Dataset section:
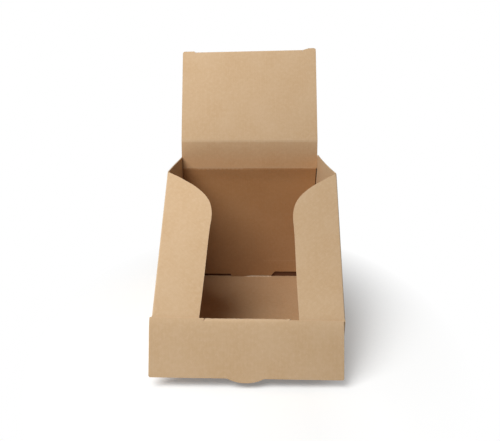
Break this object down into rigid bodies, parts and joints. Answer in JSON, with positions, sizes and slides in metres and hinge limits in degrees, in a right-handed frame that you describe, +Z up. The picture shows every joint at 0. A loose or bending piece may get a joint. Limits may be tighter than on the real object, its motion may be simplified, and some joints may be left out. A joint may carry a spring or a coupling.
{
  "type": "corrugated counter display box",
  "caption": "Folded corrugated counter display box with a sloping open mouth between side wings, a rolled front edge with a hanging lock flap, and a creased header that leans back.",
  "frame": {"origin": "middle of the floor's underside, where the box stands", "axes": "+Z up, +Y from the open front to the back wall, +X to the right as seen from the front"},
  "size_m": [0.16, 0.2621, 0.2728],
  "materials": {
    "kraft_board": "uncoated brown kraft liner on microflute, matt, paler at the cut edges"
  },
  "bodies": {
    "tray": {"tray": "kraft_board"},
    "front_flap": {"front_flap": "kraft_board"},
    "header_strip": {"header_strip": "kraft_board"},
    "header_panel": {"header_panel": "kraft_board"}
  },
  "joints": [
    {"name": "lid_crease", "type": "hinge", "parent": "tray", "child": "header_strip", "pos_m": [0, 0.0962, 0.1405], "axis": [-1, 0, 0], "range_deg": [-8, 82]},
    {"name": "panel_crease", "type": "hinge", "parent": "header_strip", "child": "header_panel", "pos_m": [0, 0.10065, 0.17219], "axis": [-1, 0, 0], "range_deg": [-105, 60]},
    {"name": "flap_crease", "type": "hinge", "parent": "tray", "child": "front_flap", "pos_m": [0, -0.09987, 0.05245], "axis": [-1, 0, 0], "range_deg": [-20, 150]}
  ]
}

Short exercise: Only the number is required: the count of lines containing the word "joints".

Exercise output: 2